The initial plan for the project included six focus group meetings with members of the public, reenactors, and students from a local school co-operative and four Cliveden Conversations, a program model focused on sharing content that often connects past and present followed by a facilitated discussion.
Data gathering was also planned for the annual Revolutionary Germantown Festival where visitors could experience the activities and reenactment and share responses. However, 2020 had other plans. Two of the initially scheduled programs were completed prior to lockdowns in Pennsylvania. Staff and consultants re-grouped and moved to offer programs virtually on Zoom, and in-person where possible during the summer. Google Form surveys circulated via email and social media were also employed to gather input.
The pandemic offered an opportunity to try potentially radical ideas with the festival in 2020. Instead of having the festival centered at Cliveden, programming was spread throughout the Germantown neighborhood at 15 historic sites to limit crowds. This change not only created a deeper engagement with partner institutions but produced a more historically accurate event. There was no reenactment, but firing demonstrations offered a limited glimpse into military life. Encampments, first-person interpreters, lectures, and activities for children rounded out the day.
With the project completed, Cliveden staff and board have evaluated some next steps for the festival.
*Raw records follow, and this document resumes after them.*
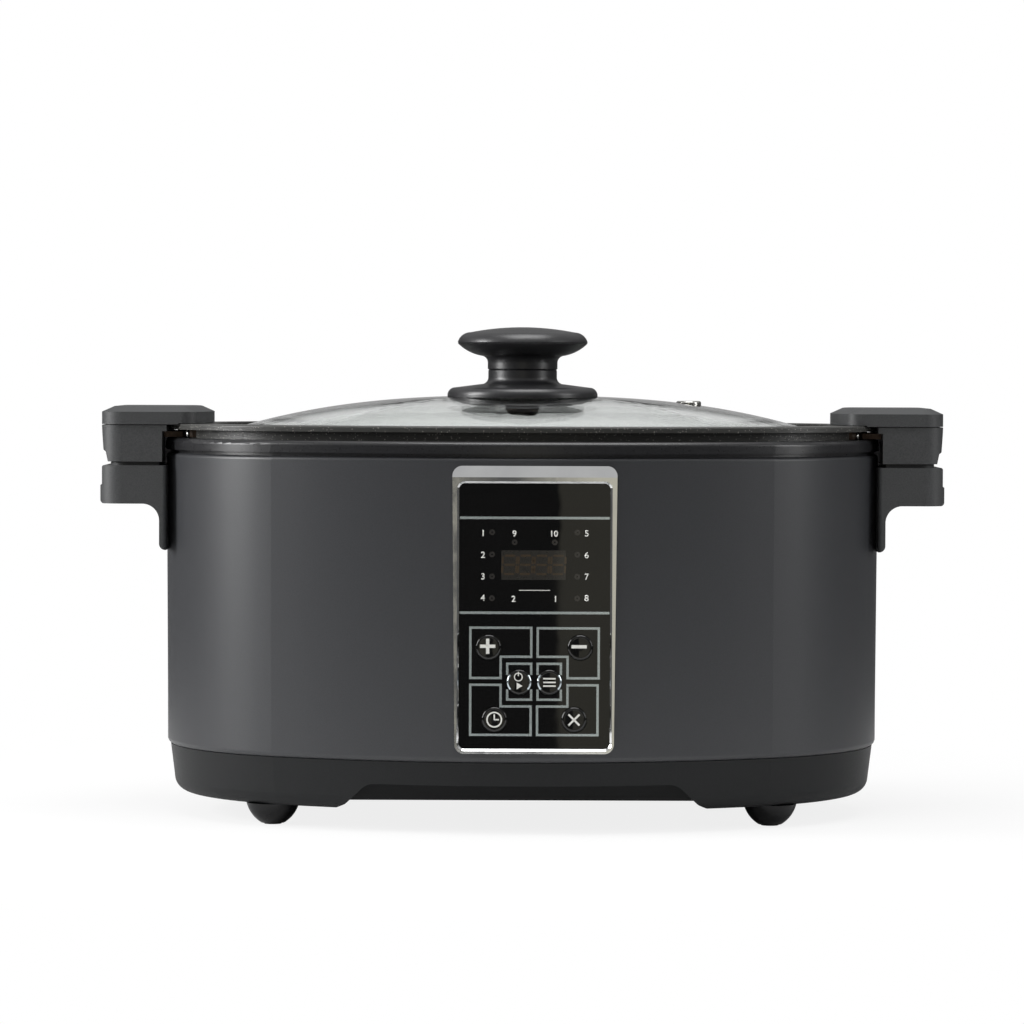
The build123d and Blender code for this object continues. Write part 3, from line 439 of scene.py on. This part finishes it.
NODE_FINISH = {
    "outer_shell": enamel,
    "top_trim_ring": trim_satin,
    "base_plinth": plinth_grain,
    "inner_well": sheet,
    "heating_element": sheathed_element(),
    "heating_plate": machined_aluminium(),
    "plate_spacers": zinc,
    "heat_shield": sheet,
    "support_posts": zinc,
    "thermal_fuse": glazed_ceramic(),
    "fuse_clip": zinc,
    "sensor_housing": sheet,
    "sensor_spring": spring_steel(),
    "sensor_plunger": polished_aluminium(),
    "foot_pads": black_rubber(),
    "underside_screws": zinc,
    "side_handle_screws": zinc,
    "pot_handle_screws": zinc,
    "panel_bezel": bright_chrome(),
    "panel_fascia": acrylic,
    "panel_carrier": plinth_grain,
    "control_board": board_green,
    "display_module": epoxy,
    "indicator_lights": tinted_lens(),
    "key_switches": epoxy,
    "board_screws": zinc,
    "power_board": board_green,
    "power_relay": blue_relay_case(),
    "power_transformer": laminated_core(),
    "board_pillars": plinth_grain,
    "mains_inlet": moulded_inlet_nylon(),
    "inlet_pins": rolled_brass(),
    "mains_wires": brown_pvc(),
    "cooking_pot": speckled_nonstick(),
    "pot_brackets": heat_tinted_steel(),
    "pot_rivets": polished_aluminium(),
    "lid_glass": toughened_glass(),
    "lid_rim_band": stainless,
    "steam_vent": stainless,
    "knob_base": knob_satin,
    "knob_grip": knob_satin,
    "knob_cap": knob_satin,
    "knob_washer": silicone_washer(),
    "knob_screw": heat_tinted_steel(),
}
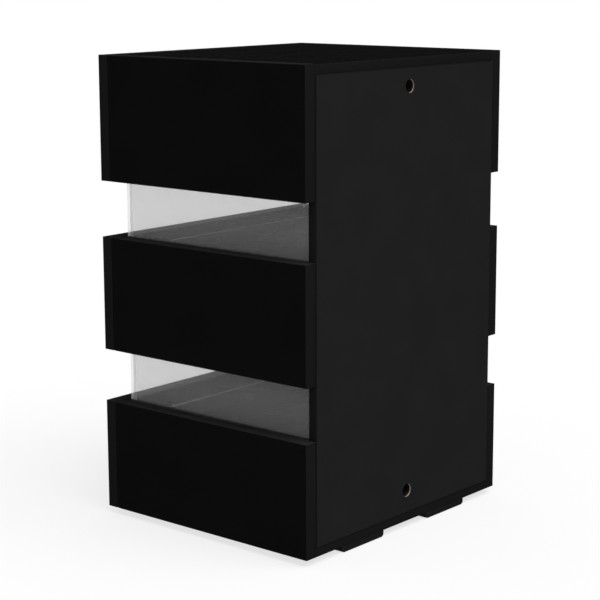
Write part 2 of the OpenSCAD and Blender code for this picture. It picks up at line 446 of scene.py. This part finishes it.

Some ideas include:
- Offer more programs leading up to and after festival to expand the perspectives on the American Revolution and its connections to today.
- Offer only one reenactment during the festival.
- Continue to work with partners in Historic Germantown consortium to offer programs at other sites to spread the festival throughout Germantown.
- Update and increase marketing efforts to bring greater awareness to programming.
- Create advisory committees with members of the local community and reenactors to provide continued input for programming.
As part of wrapping up, a printed final report and video (below) were created to share findings and next steps from participants and project consultants.
Lessons Learned and Takeaways
The engagement over the past year, despite many unexpected challenges, offered opportunities for not only the project but for the future of the festival. Being flexible was important last year as staff discerned how best to move forward in a year with a variety of social challenges and a global pandemic limiting in-person interaction. Some of the restrictions brought on by the pandemic offered the ability to pilot ideas in 2020 instead of waiting for the future. Looking for the silver linings and opportunities was an important lesson.
A major takeaway from the project is the continued importance of talking with constituents in open dialogue. Many strong and often diverse opinions were offered. Some participants believed that the project was a method toward the perceived cancellation of a cherished event, a belief that required further conversations to attempt to clarify. Comments on social media included, “[I] really hope significant changes are not forthcoming. I will trust the process for now.” and “Are they considering doing away with the reenactment??”
A key issue raised by community members was that, “Nearby neighbors cannot opt out of the audio stream of gunfire from the battle. It is inflicted upon them, and that is no longer appropriate. Please engage the public through other aspects of period-specific history.” Part of honest open dialogue is also that not everyone is going to agree and often emotions will run high. Making sure consultants and staff have the tools to help deal with the variety of responses is imperative. Also finding ways to meet constituents where they are was an important lesson.
Project consultants ranging from academics to first-person interpreters and a women who lost her son to gun violence added valuable perspective. Including different voices in the conversation help to expand the narrative and ask the difficult and often most important questions.
Ultimately, staff found that the power of place and connecting to others was most valuable.
“History at times is best learned by experiencing it.”
Carolyn Wallace is the Education Director at Cliveden, a National Trust Historic Site.